▸ RECORDS
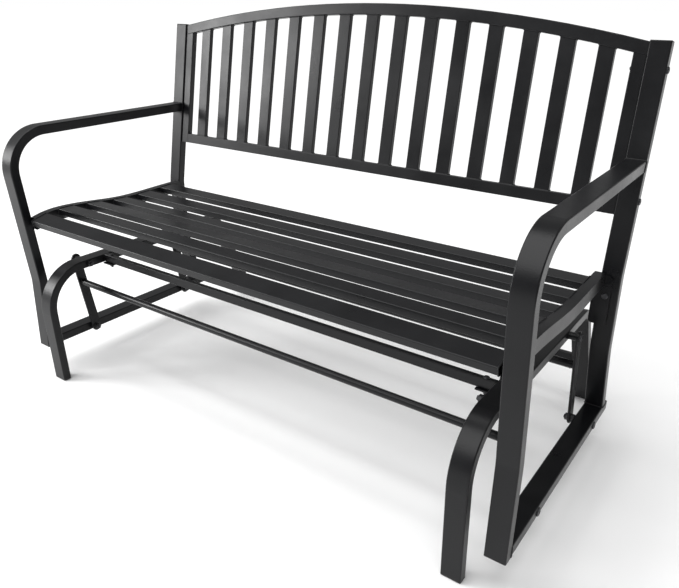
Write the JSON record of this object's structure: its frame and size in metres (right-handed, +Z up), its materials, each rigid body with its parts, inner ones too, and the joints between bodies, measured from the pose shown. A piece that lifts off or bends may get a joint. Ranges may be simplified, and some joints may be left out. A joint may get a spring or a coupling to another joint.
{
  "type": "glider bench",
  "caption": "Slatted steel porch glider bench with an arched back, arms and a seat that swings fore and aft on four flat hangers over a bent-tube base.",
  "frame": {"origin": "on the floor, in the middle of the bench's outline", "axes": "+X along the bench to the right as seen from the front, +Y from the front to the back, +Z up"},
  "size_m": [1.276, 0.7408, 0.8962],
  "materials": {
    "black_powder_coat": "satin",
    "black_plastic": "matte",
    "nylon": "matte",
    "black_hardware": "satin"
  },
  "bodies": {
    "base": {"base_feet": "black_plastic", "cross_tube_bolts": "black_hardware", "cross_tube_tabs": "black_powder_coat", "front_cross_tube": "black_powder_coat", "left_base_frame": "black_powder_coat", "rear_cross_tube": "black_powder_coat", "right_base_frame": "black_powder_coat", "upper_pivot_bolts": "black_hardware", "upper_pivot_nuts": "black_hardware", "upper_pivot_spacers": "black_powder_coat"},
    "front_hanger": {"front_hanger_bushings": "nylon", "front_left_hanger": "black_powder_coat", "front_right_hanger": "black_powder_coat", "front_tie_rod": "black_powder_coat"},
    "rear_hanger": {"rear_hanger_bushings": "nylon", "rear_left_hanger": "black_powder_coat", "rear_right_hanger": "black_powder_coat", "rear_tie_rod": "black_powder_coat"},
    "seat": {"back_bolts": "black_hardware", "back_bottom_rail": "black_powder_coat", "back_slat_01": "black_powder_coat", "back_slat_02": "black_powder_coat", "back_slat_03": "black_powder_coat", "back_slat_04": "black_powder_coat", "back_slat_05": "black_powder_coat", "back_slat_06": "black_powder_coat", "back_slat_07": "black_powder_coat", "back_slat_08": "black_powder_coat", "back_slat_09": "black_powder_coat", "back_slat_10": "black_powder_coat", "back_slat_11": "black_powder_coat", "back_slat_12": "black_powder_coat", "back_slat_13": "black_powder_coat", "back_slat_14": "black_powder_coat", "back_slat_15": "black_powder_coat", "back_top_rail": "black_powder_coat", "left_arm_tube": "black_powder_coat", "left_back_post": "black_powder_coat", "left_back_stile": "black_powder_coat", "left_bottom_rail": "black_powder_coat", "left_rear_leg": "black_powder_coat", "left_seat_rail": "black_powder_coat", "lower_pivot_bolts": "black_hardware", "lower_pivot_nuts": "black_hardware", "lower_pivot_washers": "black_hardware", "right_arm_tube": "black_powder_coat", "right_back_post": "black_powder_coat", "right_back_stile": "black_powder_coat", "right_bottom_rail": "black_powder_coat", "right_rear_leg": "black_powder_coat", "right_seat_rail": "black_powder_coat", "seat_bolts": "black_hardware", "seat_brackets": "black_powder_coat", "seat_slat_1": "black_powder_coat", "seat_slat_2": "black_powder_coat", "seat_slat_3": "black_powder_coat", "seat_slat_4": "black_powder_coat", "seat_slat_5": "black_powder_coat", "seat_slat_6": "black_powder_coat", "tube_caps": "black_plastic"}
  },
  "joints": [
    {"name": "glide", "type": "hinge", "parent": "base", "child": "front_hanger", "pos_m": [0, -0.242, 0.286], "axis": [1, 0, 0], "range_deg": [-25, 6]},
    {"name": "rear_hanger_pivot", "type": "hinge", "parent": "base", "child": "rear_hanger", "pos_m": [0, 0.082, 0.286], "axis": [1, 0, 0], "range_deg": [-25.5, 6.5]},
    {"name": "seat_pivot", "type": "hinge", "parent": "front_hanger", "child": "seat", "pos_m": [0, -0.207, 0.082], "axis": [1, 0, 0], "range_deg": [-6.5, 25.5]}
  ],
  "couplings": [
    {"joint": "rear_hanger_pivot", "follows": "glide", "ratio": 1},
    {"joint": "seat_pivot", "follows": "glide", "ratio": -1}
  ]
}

--

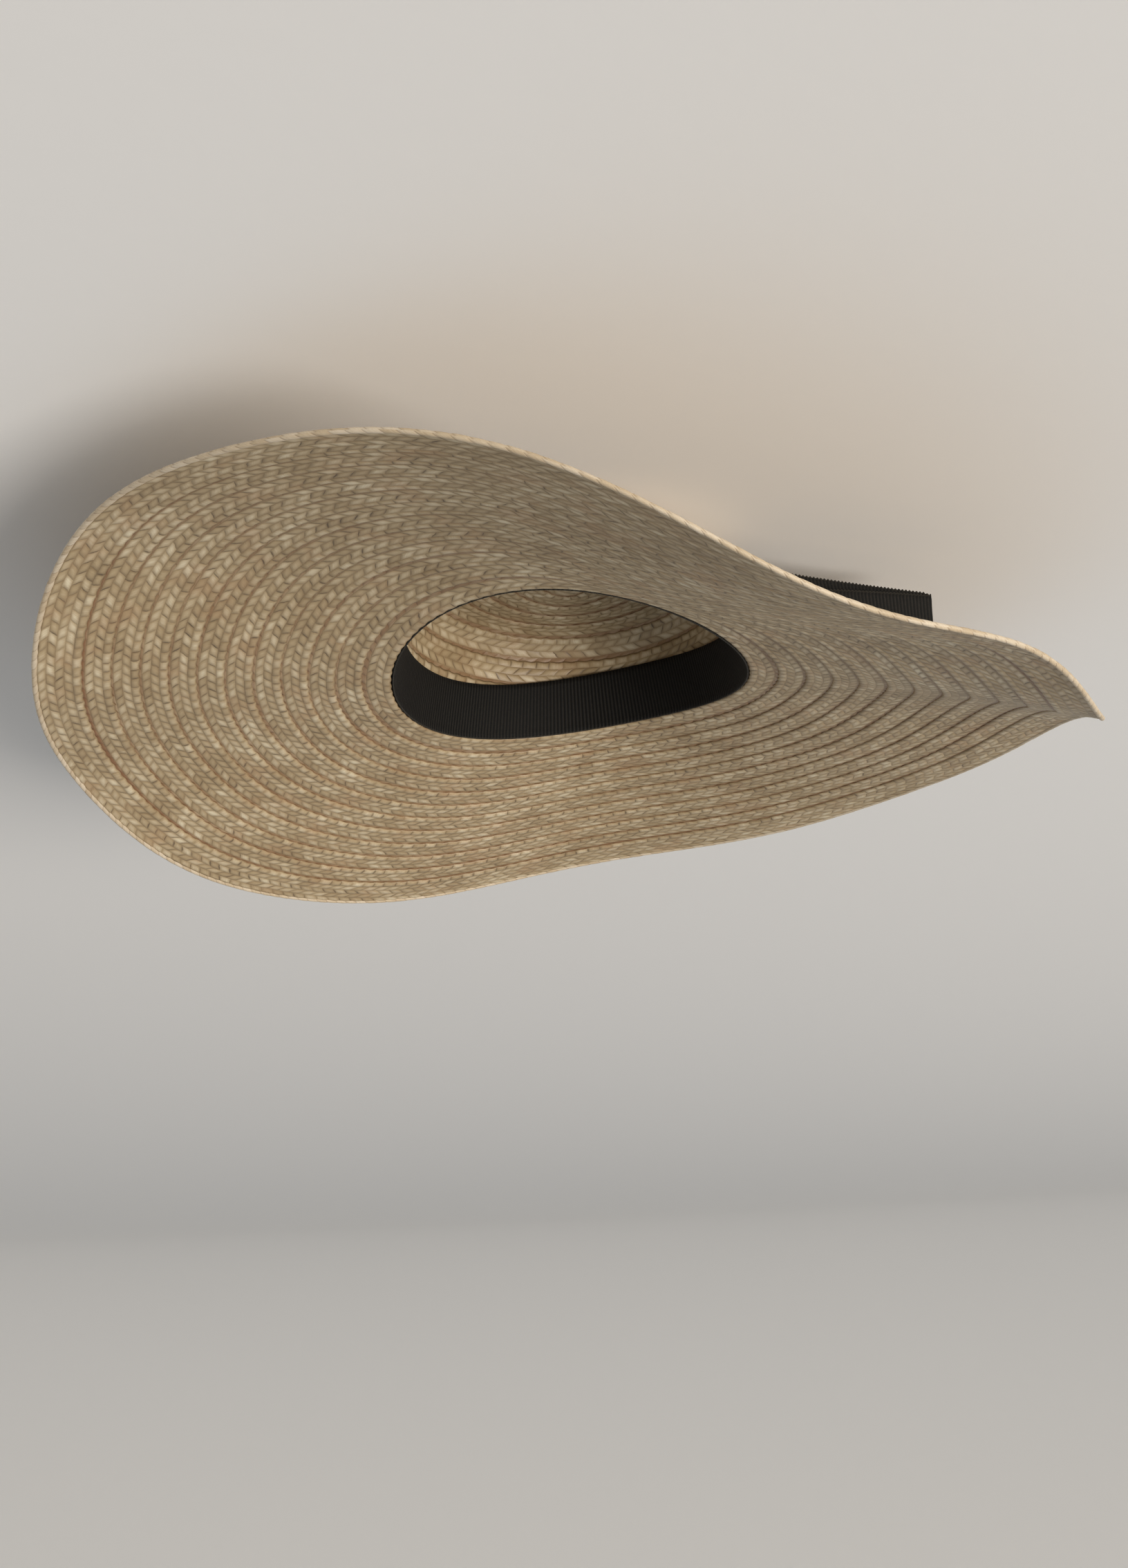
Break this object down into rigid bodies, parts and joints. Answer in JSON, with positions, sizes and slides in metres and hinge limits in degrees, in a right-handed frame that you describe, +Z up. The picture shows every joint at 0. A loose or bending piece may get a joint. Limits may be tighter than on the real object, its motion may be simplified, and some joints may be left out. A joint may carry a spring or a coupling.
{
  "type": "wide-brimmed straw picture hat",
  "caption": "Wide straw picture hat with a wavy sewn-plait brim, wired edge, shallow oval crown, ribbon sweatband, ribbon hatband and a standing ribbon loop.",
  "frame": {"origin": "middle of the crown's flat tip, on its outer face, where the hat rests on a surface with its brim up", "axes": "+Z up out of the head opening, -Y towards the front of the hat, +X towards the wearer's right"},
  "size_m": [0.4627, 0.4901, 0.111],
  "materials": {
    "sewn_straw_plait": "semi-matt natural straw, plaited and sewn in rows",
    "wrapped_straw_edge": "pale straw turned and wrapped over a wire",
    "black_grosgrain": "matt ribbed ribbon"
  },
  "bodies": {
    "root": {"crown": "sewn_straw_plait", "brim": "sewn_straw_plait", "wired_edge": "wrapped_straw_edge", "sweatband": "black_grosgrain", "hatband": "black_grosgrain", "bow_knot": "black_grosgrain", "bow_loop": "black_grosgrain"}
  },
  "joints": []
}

▸ PROBLEM
Pick out every line of the listing containing the word "from", and show those lines.

▸ CORRECT OUTPUT
Write the JSON record of this object's structure: its frame and size in metres (right-handed, +Z up), its materials, each rigid body with its parts, inner ones too, and the joints between bodies, measured from the pose shown. A piece that lifts off or bends may get a joint. Ranges may be simplified, and some joints may be left out. A joint may get a spring or a coupling to another joint.
  "frame": {"origin": "on the floor, in the middle of the bench's outline", "axes": "+X along the bench to the right as seen from the front, +Y from the front to the back, +Z up"},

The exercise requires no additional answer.